He thought for a moment.  “By La Paloma?”

She nodded.  “I love the number eleven – yellow curry.”

“You got it.  Yellow curry.”  He sat on the bed beside her and wondered why he was going through so much trouble for this woman he barely knew.  Beyond the food and the hours spent researching her case, he’d purchased her plane ticket with his own money and involved his aunt, potentially putting her in danger.  He had always been, at his core, a humanitarian, but going this far out on a limb was above and beyond, even for him.

It was as though he couldn’t help himself.

“Did you call my Aunt Carla and talk to her about the arrangements?” he asked.

Her shoulders slumped.  She clearly didn’t want to discuss it.  “Yes.  I called her.  She seems nice.”

“She is nice.  And she knows exactly what you’re going through.  She’ll be a good mentor.”

Andrea scowled.  “Because what I need is another person in my life telling me what to do.”

“Maybe you do.  If that somebody can keep you alive.”  He could feel his blood pressure rising the way it always did when Andrea seemed incapable of listening to reason.  He took a slow, deep breath and had begun counting backwards from ten when she placed her hand gently on his thigh.

“I’m sorry,” she said.  “I know I’m being a real pain, especially considering all you’ve done for me.”  There was no sarcasm in her voice.  Only pain.  “It’s hard though, always depending on someone else.  Knowing I clearly can’t take care of myself.”

He leaned into her.  “You can totally take care of yourself.  And Carla will teach you how.  If you let her.”  He remembered what a great mother Carla had always been to his cousins.  After being granted full custody of them in the divorce proceedings, she’d given them a solid upbringing in Baltimore, full of love and security.  In fact, it was a point of contention between him and his own mother that all three of Carla’s boys were in college – two of them on full-ride scholarships.  They were a constant reminder that even though he graduated from high school with a 4.2 GPA, he’d chosen a technical school over academia.  Regardless of his own situation, he had no doubt his Aunt Carla could reset Andrea’s course in the right direction.
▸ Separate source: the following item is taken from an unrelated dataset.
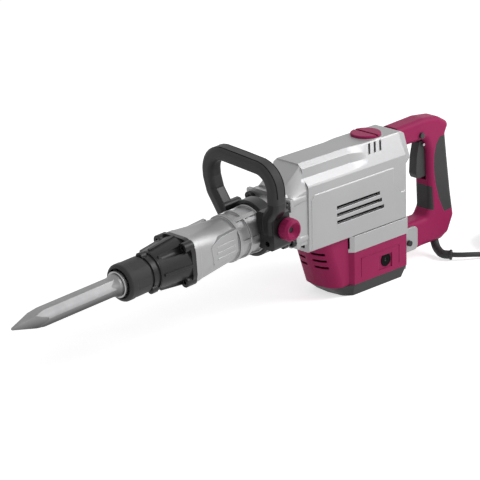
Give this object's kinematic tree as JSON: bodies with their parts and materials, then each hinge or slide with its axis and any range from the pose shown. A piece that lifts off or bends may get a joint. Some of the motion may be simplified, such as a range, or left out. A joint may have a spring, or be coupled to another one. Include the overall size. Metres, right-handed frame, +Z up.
{
  "type": "demolition hammer",
  "caption": "Electric demolition hammer with a hexagonal point chisel, loop side handle, D-shaped rear handle with trigger, rubber foot and mains cord.",
  "frame": {"origin": "centre of the flat underside of the rubber foot", "axes": "+X towards the rear handle, -X towards the chisel, -Y to the side of the clamp knob, +Z up"},
  "size_m": [1.1952, 0.3317, 0.3026],
  "materials": {
    "tool_steel": "satin forged and ground tool steel",
    "machined_steel": "turned and ground",
    "dark_steel": "black oxide",
    "core_steel": "laminated, varnished",
    "cast_alloy": "fine blasted die casting",
    "black_metal": "satin black coating",
    "magenta_plastic": "fine texture, semi-gloss",
    "black_plastic": "fine texture",
    "black_rubber": "matt",
    "cord_rubber": "smooth matt sheath",
    "copper": "varnished copper",
    "carbon": "pressed carbon"
  },
  "bodies": {
    "hammer": {"tool_holder": "machined_steel", "retainer_pin": "dark_steel", "retainer_housing": "black_metal", "retainer_bolts": "dark_steel", "bolt_guide": "machined_steel", "impact_damper": "black_rubber", "cylinder_tube": "machined_steel", "crank_bearing_top": "machined_steel", "crank_bearing_low": "machined_steel", "armature_bearing_top": "machined_steel", "armature_bearing_low": "machined_steel", "stator_core": "core_steel", "stator_windings": "copper", "brush_holders": "black_plastic", "carbon_brushes": "carbon", "brush_caps": "black_plastic", "barrel": "cast_alloy", "barrel_bolts": "dark_steel", "crank_housing": "cast_alloy", "gear_plate": "cast_alloy", "grease_cap": "magenta_plastic", "motor_cover": "magenta_plastic", "base_foot": "black_rubber", "rear_bracket": "cast_alloy", "rear_bracket_screws": "dark_steel", "handle_shell_near": "magenta_plastic", "handle_shell_far": "magenta_plastic", "rear_grip_pad": "black_rubber", "front_grip_pad": "black_rubber", "handle_screws": "dark_steel", "bracket_bolt": "dark_steel", "trigger_pin": "machined_steel", "switch_body": "black_plastic", "cord_boot": "black_rubber", "power_cord": "cord_rubber", "cord_coil": "cord_rubber", "cord_tie": "black_plastic", "cord_plug": "black_plastic"},
    "tool": {"chisel": "tool_steel"},
    "striker": {"impact_bolt": "machined_steel"},
    "sleeve": {"release_sleeve": "black_rubber"},
    "striking_piston": {"ram": "machined_steel", "ram_seal": "black_rubber"},
    "drive_piston": {"piston": "cast_alloy", "piston_seal": "black_rubber", "wrist_pin": "machined_steel"},
    "rod": {"connecting_rod": "machined_steel", "crank_pin": "machined_steel"},
    "crank": {"crankshaft": "machined_steel", "crank_gear": "machined_steel"},
    "rotor": {"armature": "core_steel", "armature_fan": "black_plastic", "commutator": "copper"},
    "side_handle": {"side_handle_frame": "black_metal", "side_handle_grip": "black_rubber", "handle_clamp_strap": "dark_steel", "clamp_bolt": "dark_steel"},
    "knob": {"clamp_knob": "magenta_plastic"},
    "trigger": {"trigger": "black_plastic"},
    "lock": {"lock_button": "black_plastic"}
  },
  "joints": [
    {"name": "tool_idle_slide", "type": "slide", "parent": "hammer", "child": "tool", "axis": [-0.9984, 0, -0.0558], "range_m": [0, 0.018]},
    {"name": "impact_bolt_slide", "type": "slide", "parent": "hammer", "child": "striker", "axis": [-0.9984, 0, -0.0558], "range_m": [0, 0.018]},
    {"name": "sleeve_turn", "type": "hinge", "parent": "hammer", "child": "sleeve", "pos_m": [-0.533, 0, 0.148], "axis": [0.9984, 0, 0.0558], "range_deg": [0, 60]},
    {"name": "striking_piston_slide", "type": "slide", "parent": "hammer", "child": "striking_piston", "axis": [0.9984, 0, 0.0558], "range_m": [-0.018, 0.07]},
    {"name": "drive_piston_slide", "type": "slide", "parent": "hammer", "child": "drive_piston", "axis": [0.9984, 0, 0.0558], "range_m": [0, 0.036]},
    {"name": "rod_swing", "type": "hinge", "parent": "drive_piston", "child": "rod", "pos_m": [-0.13742, 0, 0.17012], "axis": [-0.0558, 0, 0.9984], "range_deg": [-9, 9]},
    {"name": "crank_spin", "type": "hinge", "parent": "hammer", "child": "crank", "pos_m": [-0.00962, 0, 0.17726], "axis": [-0.0558, 0, 0.9984], "continuous": true},
    {"name": "armature_spin", "type": "hinge", "parent": "hammer", "child": "rotor", "pos_m": [0.03531, 0, 0.17977], "axis": [-0.0558, 0, 0.9984], "continuous": true},
    {"name": "side_handle_turn", "type": "hinge", "parent": "hammer", "child": "side_handle", "pos_m": [-0.21949, 0, 0.16553], "axis": [0.9984, 0, 0.0558], "continuous": true},
    {"name": "knob_turn", "type": "hinge", "parent": "side_handle", "child": "knob", "pos_m": [-0.22626, -0.083, 0.17917], "axis": [0, -1, 0], "continuous": true},
    {"name": "trigger_pull", "type": "hinge", "parent": "hammer", "child": "trigger", "pos_m": [0.178, 0, 0.212], "axis": [0, -1, 0], "range_deg": [0, 7], "stiffness_Nm_per_rad": 2, "springref_deg": -6.88},
    {"name": "lock_press", "type": "slide", "parent": "hammer", "child": "lock", "axis": [0, 1, 0], "range_m": [0, 0.003], "stiffness_N_per_m": 800, "springref_m": -0.003}
  ],
  "couplings": [
    {"joint": "impact_bolt_slide", "follows": "tool_idle_slide", "ratio": 1},
    {"joint": "armature_spin", "follows": "crank_spin", "ratio": -5.5455}
  ]
}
She picked at the Band-Aid protecting where her IV had been inserted just below her elbow earlier in the week.  “She said she’s already got a job at a temp agency waiting for me.  And she wants me to go with her to this support group for abused women.”  Her voiced hitched on the word ‘abused,’ and it was almost as if she wanted to gnaw it away as she bit her bottom lip. 

“Sounds like a good idea to me.”

“Of course it does, to someone who’s got it all figured out.”  She nudged into his shoulder with her own and grinned.  “I’m starting to figure you out, Jose.  Tell me though, what happens when the clock strikes midnight?  Do you turn into a field mouse and do I go back to being Cinderella?  Or an ugly stepsister?  Or something worse?”

He draped an arm around her shoulder.  “I promise you nothing bad is going to happen.  It’s all going to be okay.”